**Data block**
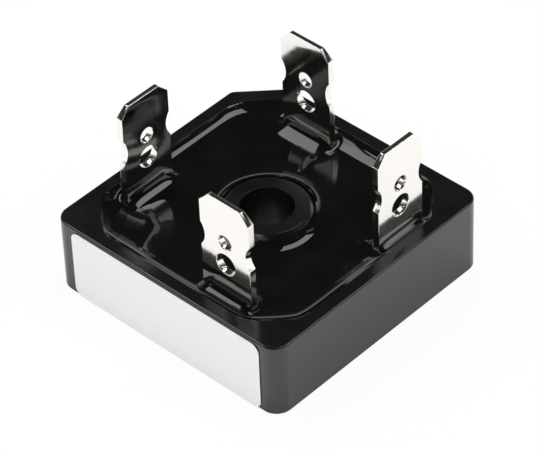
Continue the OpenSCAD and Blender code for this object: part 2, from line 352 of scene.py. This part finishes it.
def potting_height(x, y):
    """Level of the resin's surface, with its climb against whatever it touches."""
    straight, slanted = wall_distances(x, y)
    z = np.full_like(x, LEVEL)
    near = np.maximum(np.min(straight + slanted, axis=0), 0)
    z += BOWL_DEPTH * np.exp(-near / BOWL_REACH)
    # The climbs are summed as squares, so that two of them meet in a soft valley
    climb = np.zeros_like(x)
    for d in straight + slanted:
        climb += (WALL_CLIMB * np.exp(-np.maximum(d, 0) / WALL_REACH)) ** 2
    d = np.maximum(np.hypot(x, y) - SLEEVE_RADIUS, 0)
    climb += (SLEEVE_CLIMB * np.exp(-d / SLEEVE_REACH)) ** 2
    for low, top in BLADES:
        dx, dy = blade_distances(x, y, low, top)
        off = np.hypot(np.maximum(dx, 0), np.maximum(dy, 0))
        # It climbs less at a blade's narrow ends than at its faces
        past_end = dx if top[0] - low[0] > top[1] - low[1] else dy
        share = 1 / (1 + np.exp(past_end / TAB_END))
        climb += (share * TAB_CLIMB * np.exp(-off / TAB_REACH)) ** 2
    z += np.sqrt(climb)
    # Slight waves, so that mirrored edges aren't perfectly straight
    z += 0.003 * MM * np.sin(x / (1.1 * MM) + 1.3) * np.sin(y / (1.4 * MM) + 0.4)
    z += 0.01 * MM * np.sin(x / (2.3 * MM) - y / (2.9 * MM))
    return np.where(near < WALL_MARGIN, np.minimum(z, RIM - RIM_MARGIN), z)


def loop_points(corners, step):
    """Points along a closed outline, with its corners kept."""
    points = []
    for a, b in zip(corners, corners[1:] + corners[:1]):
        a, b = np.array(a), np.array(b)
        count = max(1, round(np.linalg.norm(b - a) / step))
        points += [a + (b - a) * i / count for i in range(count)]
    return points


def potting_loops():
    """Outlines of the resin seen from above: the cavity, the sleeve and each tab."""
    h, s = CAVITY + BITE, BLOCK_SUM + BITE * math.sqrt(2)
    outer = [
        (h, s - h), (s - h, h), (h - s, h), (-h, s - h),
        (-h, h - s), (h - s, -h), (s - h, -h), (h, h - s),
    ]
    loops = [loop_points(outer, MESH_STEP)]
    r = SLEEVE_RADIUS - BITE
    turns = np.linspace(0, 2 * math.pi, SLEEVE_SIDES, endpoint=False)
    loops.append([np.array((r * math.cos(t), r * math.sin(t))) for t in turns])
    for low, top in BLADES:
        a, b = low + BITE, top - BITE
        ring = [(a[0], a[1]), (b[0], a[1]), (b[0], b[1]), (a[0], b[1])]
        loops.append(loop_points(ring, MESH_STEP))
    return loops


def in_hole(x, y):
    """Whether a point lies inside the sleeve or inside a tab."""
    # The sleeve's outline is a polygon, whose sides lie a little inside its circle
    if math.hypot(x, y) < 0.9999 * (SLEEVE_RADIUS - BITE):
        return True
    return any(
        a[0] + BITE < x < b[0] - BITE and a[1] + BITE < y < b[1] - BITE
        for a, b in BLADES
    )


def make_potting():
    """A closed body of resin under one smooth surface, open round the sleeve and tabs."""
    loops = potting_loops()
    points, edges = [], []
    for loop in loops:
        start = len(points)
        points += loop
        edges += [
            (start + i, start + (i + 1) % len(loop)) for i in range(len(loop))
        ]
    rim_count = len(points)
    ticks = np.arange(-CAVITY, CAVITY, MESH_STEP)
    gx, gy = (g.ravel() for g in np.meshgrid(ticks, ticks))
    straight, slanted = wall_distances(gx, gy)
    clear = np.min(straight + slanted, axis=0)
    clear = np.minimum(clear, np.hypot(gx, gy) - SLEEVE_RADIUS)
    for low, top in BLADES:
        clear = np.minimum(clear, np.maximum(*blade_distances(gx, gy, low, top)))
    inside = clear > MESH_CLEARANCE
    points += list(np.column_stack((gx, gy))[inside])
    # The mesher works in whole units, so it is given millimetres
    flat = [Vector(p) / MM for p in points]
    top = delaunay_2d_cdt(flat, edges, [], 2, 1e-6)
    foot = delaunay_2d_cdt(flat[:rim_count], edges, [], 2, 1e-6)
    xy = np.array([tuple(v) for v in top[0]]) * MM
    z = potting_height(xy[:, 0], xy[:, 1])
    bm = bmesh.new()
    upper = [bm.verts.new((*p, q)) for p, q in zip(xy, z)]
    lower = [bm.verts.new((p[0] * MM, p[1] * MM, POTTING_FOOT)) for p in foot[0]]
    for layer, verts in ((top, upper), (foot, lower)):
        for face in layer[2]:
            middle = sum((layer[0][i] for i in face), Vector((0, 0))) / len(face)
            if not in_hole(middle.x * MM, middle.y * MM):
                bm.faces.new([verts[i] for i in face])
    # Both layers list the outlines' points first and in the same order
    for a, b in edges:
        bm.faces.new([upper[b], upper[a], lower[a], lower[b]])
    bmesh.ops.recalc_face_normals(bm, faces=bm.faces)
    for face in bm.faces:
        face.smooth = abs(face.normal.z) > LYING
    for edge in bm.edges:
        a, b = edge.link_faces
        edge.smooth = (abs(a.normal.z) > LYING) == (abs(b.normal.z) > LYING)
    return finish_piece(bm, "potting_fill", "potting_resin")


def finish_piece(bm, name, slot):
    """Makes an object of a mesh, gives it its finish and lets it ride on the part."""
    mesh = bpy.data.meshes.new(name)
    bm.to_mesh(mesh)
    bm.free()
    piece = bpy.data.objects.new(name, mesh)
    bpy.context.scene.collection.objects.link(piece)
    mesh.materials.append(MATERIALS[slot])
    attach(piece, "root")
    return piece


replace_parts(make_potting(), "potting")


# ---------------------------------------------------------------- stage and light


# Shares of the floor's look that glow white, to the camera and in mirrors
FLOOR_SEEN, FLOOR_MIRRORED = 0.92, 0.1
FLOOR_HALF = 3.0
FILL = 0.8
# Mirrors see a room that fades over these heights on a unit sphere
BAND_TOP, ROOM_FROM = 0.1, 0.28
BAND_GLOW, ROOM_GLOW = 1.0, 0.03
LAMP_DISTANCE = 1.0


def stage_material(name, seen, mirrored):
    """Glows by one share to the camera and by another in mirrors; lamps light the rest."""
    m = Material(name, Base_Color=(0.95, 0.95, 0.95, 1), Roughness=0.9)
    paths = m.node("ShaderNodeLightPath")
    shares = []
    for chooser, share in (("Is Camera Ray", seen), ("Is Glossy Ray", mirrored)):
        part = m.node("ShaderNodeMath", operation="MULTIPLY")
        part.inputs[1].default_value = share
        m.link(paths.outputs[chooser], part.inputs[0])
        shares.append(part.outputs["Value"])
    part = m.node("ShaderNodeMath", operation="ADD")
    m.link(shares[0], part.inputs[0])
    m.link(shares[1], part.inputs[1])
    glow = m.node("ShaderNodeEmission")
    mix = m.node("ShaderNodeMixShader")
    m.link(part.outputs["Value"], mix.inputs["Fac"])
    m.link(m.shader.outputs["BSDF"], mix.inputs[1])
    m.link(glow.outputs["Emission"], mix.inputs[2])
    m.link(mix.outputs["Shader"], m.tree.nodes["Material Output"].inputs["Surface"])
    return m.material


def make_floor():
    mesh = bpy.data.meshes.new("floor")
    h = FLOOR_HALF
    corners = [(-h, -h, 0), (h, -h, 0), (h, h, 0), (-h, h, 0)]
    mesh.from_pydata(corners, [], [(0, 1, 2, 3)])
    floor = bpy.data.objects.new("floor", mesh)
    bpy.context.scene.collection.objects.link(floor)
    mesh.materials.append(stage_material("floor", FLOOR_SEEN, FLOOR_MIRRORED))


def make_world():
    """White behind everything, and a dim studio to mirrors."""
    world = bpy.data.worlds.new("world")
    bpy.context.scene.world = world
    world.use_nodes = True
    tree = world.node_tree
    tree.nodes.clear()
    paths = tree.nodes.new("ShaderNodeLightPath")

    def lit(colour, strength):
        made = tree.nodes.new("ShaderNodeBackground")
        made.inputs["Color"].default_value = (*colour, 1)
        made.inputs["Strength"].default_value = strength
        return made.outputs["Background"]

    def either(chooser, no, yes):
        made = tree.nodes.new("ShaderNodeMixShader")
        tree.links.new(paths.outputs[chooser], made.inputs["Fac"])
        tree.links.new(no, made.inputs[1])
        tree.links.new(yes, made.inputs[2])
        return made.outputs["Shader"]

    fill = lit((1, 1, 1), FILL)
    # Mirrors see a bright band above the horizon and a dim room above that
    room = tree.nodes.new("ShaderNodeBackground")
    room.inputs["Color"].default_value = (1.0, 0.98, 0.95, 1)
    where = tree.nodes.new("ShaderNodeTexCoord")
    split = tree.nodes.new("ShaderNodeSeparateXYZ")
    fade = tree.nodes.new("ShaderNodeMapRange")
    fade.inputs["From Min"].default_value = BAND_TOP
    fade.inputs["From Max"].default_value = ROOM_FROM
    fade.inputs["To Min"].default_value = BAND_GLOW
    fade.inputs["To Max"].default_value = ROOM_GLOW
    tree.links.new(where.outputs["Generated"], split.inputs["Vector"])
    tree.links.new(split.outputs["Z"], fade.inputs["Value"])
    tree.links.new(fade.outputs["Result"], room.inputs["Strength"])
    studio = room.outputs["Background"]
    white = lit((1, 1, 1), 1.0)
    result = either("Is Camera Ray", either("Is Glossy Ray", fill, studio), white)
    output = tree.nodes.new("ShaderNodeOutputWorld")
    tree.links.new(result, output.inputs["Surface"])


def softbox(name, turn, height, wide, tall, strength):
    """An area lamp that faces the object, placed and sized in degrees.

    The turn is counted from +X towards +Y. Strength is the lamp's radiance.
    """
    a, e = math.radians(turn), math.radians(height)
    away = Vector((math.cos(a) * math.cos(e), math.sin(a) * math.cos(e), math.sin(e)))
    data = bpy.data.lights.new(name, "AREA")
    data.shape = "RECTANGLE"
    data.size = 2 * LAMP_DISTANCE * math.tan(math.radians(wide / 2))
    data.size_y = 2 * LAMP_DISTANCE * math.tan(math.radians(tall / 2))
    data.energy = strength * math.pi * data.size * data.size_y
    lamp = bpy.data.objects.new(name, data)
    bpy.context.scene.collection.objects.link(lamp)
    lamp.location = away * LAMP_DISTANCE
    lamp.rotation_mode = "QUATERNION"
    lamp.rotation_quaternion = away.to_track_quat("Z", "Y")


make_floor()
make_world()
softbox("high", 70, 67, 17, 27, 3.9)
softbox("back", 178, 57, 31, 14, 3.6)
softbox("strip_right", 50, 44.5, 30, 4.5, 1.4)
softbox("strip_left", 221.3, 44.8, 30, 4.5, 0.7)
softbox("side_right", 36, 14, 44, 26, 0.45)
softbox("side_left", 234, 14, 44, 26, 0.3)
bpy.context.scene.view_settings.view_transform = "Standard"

**To be done**
Exactly repeat the lines running from the top of the listing to the line bearing "return points", both of those lines included, and only them.

**Completed task**
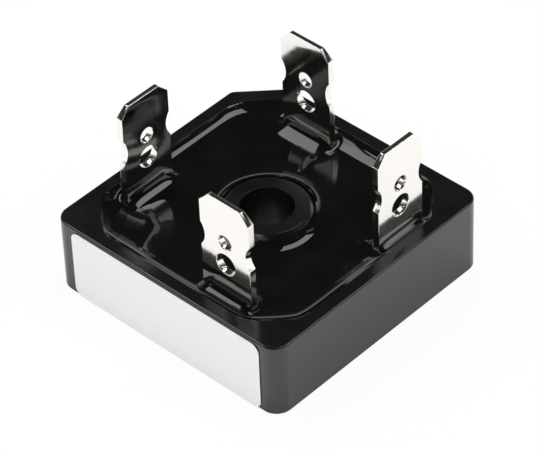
Continue the OpenSCAD and Blender code for this object: part 2, from line 352 of scene.py. This part finishes it.
def potting_height(x, y):
    """Level of the resin's surface, with its climb against whatever it touches."""
    straight, slanted = wall_distances(x, y)
    z = np.full_like(x, LEVEL)
    near = np.maximum(np.min(straight + slanted, axis=0), 0)
    z += BOWL_DEPTH * np.exp(-near / BOWL_REACH)
    # The climbs are summed as squares, so that two of them meet in a soft valley
    climb = np.zeros_like(x)
    for d in straight + slanted:
        climb += (WALL_CLIMB * np.exp(-np.maximum(d, 0) / WALL_REACH)) ** 2
    d = np.maximum(np.hypot(x, y) - SLEEVE_RADIUS, 0)
    climb += (SLEEVE_CLIMB * np.exp(-d / SLEEVE_REACH)) ** 2
    for low, top in BLADES:
        dx, dy = blade_distances(x, y, low, top)
        off = np.hypot(np.maximum(dx, 0), np.maximum(dy, 0))
        # It climbs less at a blade's narrow ends than at its faces
        past_end = dx if top[0] - low[0] > top[1] - low[1] else dy
        share = 1 / (1 + np.exp(past_end / TAB_END))
        climb += (share * TAB_CLIMB * np.exp(-off / TAB_REACH)) ** 2
    z += np.sqrt(climb)
    # Slight waves, so that mirrored edges aren't perfectly straight
    z += 0.003 * MM * np.sin(x / (1.1 * MM) + 1.3) * np.sin(y / (1.4 * MM) + 0.4)
    z += 0.01 * MM * np.sin(x / (2.3 * MM) - y / (2.9 * MM))
    return np.where(near < WALL_MARGIN, np.minimum(z, RIM - RIM_MARGIN), z)


def loop_points(corners, step):
    """Points along a closed outline, with its corners kept."""
    points = []
    for a, b in zip(corners, corners[1:] + corners[:1]):
        a, b = np.array(a), np.array(b)
        count = max(1, round(np.linalg.norm(b - a) / step))
        points += [a + (b - a) * i / count for i in range(count)]
    return points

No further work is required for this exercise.